The lubricated granules were compressed and coated with film coating solution comprising isopropyl alcohol, hydroxypropyl methylcellulose, isopropyl alcohol, Dichloromethane, Polyethylene glycol, talc, titanium oxide and colorant to obtain a film coated tablet.
,CLAIMS:1. A nutraceutical composition comprising a combination of NMDA antagonist and Cholecalciferol, wherein the NDMA antagonist is Magnesium or salts thereof.
2. The nutraceutical composition as claimed in claim 1 wherein the NDMA antagonist is selected from Magnesium-L-threonate and magnesium taurate or a combination thereof
3. The nutraceutical composition as claimed in claim 1 and 2 comprises Magnesium-L-threonate in the amount of 250mg and Magnesium Taurate in the amount of 75mg.
4. The nutraceutical composition as claimed in claim 1 comprises 400 IU of cholecalciferol.
5. The nutraceutical composition as claimed in claim 1 is in the form of solid dosage form is selected from group consisting of tablets, capsules, granules or caplets.
6. The nutraceutical composition as claimed in claim 5 is preferably a tablet composition comprising 250mg of Magnesium-L-threonate, 75 mg of Magnesium Taurate and 400 IU of cholecalciferol
7. The nutraceutical tablet as claimed in claim 6 further comprises one or more pharmaceutically acceptable excipients selected from one or more diluent, binder, glidant, disintegrant, anti-caking agent.
8. The nutraceutical tablet as claimed in claim 7 comprises one or more pharmaceutically acceptable excipients:
• Microcrystalline cellulose and Dibasic calcium phosphate as diluents and;
• Polyvinylpyrrolidone as a binder and;
• Talc as a glidant and;
• Crosscarmellose sodium as a disintegrant and;
• Magnesium aluminometasilicate as an anti-caking agent and;
• Hydroxypropyl methylcellulose as a coating agent
9. The nutraceutical composition as claimed in any of the above claims provides anti-depressant effect and have beneficial effect on mood and behavior.
10. The nutraceutical composition as claimed in any of the above claims is prepared by following method:
i.

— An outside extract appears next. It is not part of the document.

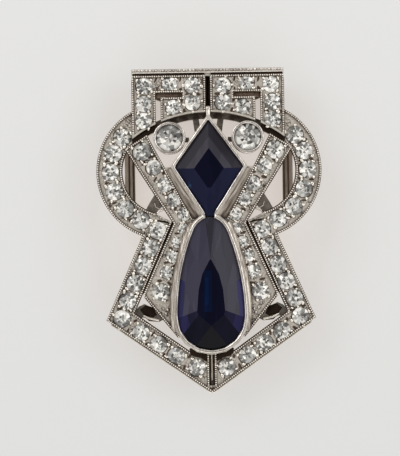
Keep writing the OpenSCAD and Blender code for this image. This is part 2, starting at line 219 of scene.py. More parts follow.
def walk(points: Iterable[Flat], pitch: float) -> list[Flat]:
    """Return points at an even pitch along a line.

    Args:
        points: Corners of the line.
        pitch: Distance between the points, which is stretched to fit the line.

    Returns:
        The evenly spaced points, both ends included.
    """
    line = [Vector(point) for point in points]
    lengths = [(b - a).length for a, b in zip(line, line[1:])]
    total = sum(lengths)
    count = max(1, round(total / pitch))
    placed, leg, walked = [], 0, 0.0
    for step in range(count + 1):
        goal = total * step / count
        while leg < len(lengths) - 1 and walked + lengths[leg] < goal:
            walked += lengths[leg]
            leg += 1
        placed.append(tuple(line[leg].lerp(line[leg + 1], (goal - walked) / lengths[leg])))
    return placed


class Bench:
    """The modelling bench, on which each piece is shaped with Blender's own operators."""

    @staticmethod
    def pick_up(*pieces: Piece) -> None:
        """Select some pieces alone, or none, and make the first one active.

        Args:
            *pieces: The pieces to select, if any.
        """
        bpy.ops.object.select_all(action="DESELECT")
        for piece in pieces:
            piece.select_set(True)
        if pieces:
            bpy.context.view_layer.objects.active = pieces[0]

    @staticmethod
    def newest(name: str) -> Piece:
        """Name the object that was just added.

        Args:
            name: The name that it gets.

        Returns:
            The object.
        """
        piece = bpy.context.active_object
        piece.name = piece.data.name = name
        return piece

    @staticmethod
    def settle(name: str) -> Piece:
        """Name the object that was just added, and move its place into its mesh.

        Args:
            name: The name that it gets.

        Returns:
            The object, which now sits at the origin.
        """
        piece = Bench.newest(name)
        Bench.pick_up(piece)
        bpy.ops.object.transform_apply(location=True, rotation=True, scale=True)
        return piece

    @staticmethod
    @contextmanager
    def editing(piece: Piece) -> Iterator[None]:
        """Work on a piece in edit mode with all of it selected.

        Args:
            piece: The piece to edit.

        Yields:
            Nothing, while edit mode lasts.
        """
        Bench.pick_up(piece)
        bpy.ops.object.mode_set(mode="EDIT")
        bpy.ops.mesh.select_mode(type="VERT")
        bpy.ops.mesh.select_all(action="SELECT")
        yield
        bpy.ops.object.mode_set(mode="OBJECT")

    @staticmethod
    def select_faces(piece: Piece, wanted: Callable[[bmesh.types.BMFace], bool]) -> None:
        """Select the faces of the edited piece that a test picks.

        Args:
            piece: The piece in edit mode.
            wanted: Says for each face whether it is selected.
        """
        bpy.ops.mesh.select_mode(type="FACE")
        bpy.ops.mesh.select_all(action="DESELECT")
        for face in bmesh.from_edit_mesh(piece.data).faces:
            face.select_set(wanted(face))
        bmesh.update_edit_mesh(piece.data)

    @staticmethod
    def extrude(rise: float) -> None:
        """Extrude what is selected along Z, in metres."""
        bpy.ops.mesh.extrude_region_move(TRANSFORM_OT_translate={"value": (0, 0, rise)})

    @staticmethod
    def press(wide: float, flat: float, height: float = 0.0) -> None:
        """Scale what is selected in plan and in height, about a point on the Z axis."""
        bpy.ops.transform.resize(value=(wide, wide, flat), center_override=(0, 0, height))

    @staticmethod
    def face_outward() -> None:
        """Turn all faces of the edited piece outward."""
        bpy.ops.mesh.select_all(action="SELECT")
        bpy.ops.mesh.normals_make_consistent(inside=False)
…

Dry mixing magnesium salts with microcrystalline cellulose and Dibasic calcium phosphate and;
ii. Granulating the dry missing with binder solution comprising polyvinylpyrrolidone and isopropyl alcohol and;
iii. Drying the wet granules and lubricate the dry granules, Cholecalciferol, talc, Magnesium Aluminometasilicate, crosscarmellose sodium with magnesium stearate
iv. Compressing the lubricated granules into table and coating the uncoated tablet with film coating.